Prerequisites: SOC-WK 5512 (or co-requisite), SOC-WK 5540 (or co-requisite).

SOC-WK 5579 Capstone II Credits: 3

This course is the second half of a yearlong cohort-style course that provides concentration level MSW students the opportunity to critically and creatively present their field of interest in Social Work. The Capstone Course will integrate and apply all knowledge and skills learned previously in classroom, and will culminate in the student preparing for and presenting in the annual UMKC School of Social Work Conference held during the spring semester.

Prerequisites: SOC-WK 5513 (or co-requisite).

SOC-WK 5580 Special Topics In Social Work Credits: 1-3

These seminars are designed to examine relevant and innovative areas emerging in social work practice which are not available in the regular course offerings. Topics, instructors, and prerequisites are listed in the semester bulletin.

Prerequisites: Completion of foundation year.
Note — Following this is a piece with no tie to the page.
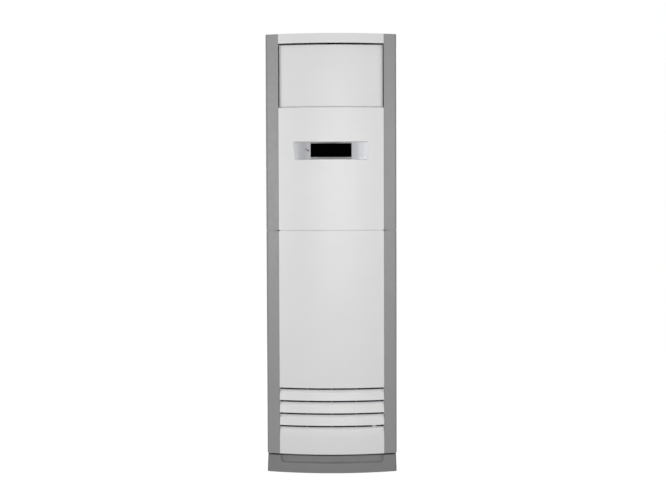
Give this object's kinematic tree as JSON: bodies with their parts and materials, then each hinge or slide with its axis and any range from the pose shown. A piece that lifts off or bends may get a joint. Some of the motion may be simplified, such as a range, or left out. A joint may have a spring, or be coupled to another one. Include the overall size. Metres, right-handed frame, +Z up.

SOC-WK 5590 Readings And Investigations In Social Work Credits: 1-3

Under the direction of a faculty member, individual students may pursue an in-depth area of study in generalist social work practice, including a research project of the student's choice.

SOC-WK 5899 Required Graduate Enrollment Credit: 1

One Hour Course required to remain continuously enrolled while the student finishes requirements for the Social Work degree.